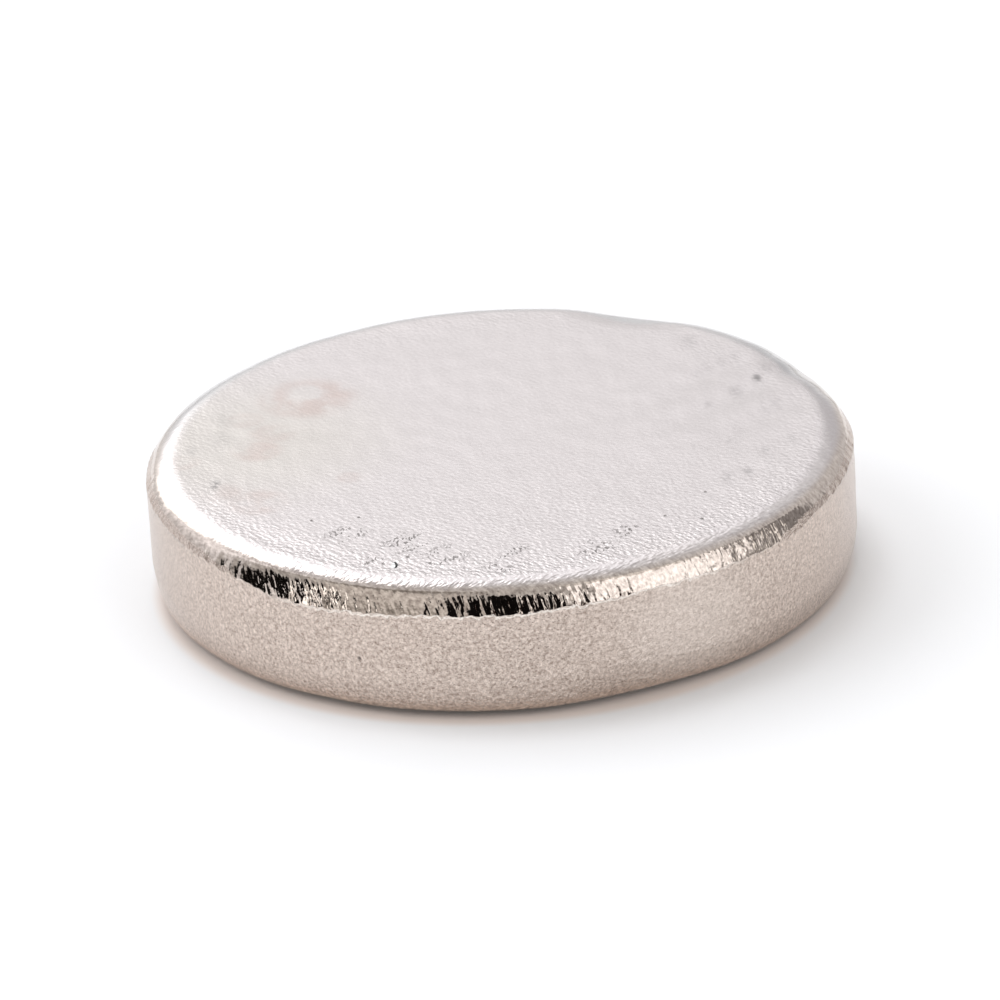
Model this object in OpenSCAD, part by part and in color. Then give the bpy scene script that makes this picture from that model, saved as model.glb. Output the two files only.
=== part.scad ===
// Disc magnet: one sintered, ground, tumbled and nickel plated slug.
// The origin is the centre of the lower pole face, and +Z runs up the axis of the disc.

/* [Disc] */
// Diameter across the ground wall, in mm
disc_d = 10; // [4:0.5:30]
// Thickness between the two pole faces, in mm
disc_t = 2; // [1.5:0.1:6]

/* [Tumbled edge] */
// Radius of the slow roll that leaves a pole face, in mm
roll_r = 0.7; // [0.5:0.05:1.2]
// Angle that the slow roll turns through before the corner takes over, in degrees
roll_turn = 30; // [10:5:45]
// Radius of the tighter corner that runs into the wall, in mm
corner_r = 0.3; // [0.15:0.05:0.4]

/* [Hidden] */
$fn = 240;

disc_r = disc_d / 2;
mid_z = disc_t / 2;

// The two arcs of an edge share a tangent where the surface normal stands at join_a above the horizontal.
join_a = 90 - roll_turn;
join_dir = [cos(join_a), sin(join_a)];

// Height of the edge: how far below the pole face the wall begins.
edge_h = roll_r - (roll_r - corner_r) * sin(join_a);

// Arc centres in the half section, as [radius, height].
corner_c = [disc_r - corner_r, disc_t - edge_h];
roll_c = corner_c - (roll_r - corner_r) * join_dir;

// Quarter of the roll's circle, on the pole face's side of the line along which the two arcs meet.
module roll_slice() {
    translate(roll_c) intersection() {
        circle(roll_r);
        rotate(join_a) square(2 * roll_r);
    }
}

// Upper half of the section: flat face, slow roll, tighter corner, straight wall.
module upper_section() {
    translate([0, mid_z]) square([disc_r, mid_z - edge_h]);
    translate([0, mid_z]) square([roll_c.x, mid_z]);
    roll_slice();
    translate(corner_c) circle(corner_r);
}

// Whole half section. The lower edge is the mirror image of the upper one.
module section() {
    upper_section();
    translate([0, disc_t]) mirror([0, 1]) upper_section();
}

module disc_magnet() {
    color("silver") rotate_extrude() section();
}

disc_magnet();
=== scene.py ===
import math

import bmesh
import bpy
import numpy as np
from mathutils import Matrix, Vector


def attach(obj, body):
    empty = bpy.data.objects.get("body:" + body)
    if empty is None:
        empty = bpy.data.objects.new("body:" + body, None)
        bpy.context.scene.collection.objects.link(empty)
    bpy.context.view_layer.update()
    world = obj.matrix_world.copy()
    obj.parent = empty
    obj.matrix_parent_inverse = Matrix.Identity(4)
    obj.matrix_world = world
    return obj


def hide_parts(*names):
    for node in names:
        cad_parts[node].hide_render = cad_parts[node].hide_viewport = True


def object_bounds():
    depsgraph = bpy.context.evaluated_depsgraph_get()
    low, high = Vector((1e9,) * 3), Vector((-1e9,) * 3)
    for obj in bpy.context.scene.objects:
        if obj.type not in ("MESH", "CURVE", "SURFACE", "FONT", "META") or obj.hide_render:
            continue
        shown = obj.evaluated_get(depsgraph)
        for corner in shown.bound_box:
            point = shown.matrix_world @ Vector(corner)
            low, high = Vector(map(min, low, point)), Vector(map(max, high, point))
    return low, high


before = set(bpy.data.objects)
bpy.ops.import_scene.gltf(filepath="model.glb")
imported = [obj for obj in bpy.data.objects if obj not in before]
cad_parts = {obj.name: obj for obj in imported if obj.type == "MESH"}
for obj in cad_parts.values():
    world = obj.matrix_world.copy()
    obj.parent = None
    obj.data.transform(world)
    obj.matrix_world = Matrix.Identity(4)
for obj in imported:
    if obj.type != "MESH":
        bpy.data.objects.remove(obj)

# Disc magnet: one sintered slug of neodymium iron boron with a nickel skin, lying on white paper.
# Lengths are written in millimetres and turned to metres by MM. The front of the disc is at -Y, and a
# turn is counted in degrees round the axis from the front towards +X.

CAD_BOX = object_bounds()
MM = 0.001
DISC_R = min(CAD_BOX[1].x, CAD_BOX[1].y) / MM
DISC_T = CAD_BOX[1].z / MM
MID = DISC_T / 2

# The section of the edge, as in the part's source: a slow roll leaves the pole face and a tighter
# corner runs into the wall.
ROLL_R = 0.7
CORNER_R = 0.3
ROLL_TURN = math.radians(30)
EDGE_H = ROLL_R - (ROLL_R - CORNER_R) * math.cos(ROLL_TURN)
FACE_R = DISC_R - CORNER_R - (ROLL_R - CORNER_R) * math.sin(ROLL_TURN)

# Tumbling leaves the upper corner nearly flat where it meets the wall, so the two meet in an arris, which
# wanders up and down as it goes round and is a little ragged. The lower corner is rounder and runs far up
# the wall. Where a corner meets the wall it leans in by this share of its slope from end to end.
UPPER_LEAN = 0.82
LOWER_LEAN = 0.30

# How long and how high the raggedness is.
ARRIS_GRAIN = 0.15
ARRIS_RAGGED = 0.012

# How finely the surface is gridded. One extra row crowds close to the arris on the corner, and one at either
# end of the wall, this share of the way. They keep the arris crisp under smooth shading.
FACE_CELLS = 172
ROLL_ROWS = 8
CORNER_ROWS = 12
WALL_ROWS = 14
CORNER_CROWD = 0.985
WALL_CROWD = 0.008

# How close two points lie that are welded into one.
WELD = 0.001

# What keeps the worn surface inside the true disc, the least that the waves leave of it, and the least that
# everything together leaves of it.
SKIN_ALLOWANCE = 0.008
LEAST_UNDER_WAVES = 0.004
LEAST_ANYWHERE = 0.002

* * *

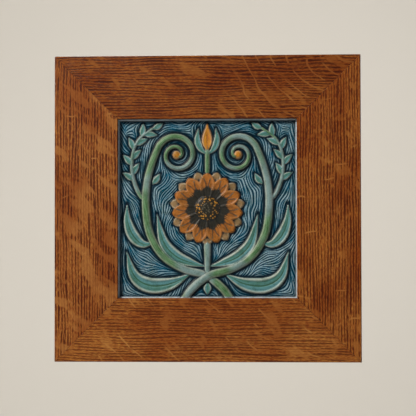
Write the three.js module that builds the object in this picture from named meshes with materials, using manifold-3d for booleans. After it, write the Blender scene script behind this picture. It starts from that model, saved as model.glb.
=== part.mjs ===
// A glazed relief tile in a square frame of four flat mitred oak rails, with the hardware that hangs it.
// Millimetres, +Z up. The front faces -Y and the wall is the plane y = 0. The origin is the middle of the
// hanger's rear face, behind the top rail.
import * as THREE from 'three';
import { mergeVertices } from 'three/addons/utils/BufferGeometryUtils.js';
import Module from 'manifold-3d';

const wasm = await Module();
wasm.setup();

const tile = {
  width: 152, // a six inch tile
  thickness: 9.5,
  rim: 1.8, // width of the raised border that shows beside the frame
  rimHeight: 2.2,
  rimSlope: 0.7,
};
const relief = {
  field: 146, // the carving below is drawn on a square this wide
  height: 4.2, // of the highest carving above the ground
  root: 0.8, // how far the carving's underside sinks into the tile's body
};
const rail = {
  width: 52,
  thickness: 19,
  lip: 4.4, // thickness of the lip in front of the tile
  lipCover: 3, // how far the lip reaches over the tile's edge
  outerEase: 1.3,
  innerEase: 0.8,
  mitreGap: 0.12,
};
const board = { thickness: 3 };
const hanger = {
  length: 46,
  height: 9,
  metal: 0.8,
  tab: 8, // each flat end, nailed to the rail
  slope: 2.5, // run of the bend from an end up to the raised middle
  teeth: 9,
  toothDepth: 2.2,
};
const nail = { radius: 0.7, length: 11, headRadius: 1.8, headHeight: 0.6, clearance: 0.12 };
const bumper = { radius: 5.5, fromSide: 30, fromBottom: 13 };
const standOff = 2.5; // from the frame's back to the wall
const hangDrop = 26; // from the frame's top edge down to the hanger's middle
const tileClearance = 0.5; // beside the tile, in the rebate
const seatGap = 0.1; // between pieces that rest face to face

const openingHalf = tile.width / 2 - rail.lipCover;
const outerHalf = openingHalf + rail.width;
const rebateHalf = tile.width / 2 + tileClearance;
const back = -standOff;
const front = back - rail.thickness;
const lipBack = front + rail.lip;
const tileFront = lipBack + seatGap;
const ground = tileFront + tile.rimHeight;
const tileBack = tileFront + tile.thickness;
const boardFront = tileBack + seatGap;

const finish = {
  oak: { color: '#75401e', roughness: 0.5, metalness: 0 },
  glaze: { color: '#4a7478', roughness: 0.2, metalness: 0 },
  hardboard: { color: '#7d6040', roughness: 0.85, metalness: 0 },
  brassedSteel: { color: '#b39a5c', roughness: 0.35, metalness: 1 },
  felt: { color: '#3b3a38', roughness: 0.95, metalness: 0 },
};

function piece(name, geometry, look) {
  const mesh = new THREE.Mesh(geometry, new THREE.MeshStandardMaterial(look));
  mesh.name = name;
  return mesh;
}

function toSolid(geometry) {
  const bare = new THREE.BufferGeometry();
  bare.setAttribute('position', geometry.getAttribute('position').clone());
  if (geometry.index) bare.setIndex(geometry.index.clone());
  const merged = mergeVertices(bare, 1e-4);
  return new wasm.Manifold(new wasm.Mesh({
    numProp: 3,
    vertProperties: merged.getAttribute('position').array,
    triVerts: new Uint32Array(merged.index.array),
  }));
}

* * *

What the task requires ▸
Only the lines running from the line with "the upper one." through the line with "depsgraph = bpy.context.evaluated_depsgraph_get()" should be repeated, exactly and with both ends kept.

Solution to this task ▸
// Whole half section. The lower edge is the mirror image of the upper one.
module section() {
    upper_section();
    translate([0, disc_t]) mirror([0, 1]) upper_section();
}

module disc_magnet() {
    color("silver") rotate_extrude() section();
}

disc_magnet();
=== scene.py ===
import math

import bmesh
import bpy
import numpy as np
from mathutils import Matrix, Vector


def attach(obj, body):
    empty = bpy.data.objects.get("body:" + body)
    if empty is None:
        empty = bpy.data.objects.new("body:" + body, None)
        bpy.context.scene.collection.objects.link(empty)
    bpy.context.view_layer.update()
    world = obj.matrix_world.copy()
    obj.parent = empty
    obj.matrix_parent_inverse = Matrix.Identity(4)
    obj.matrix_world = world
    return obj


def hide_parts(*names):
    for node in names:
        cad_parts[node].hide_render = cad_parts[node].hide_viewport = True


def object_bounds():
    depsgraph = bpy.context.evaluated_depsgraph_get()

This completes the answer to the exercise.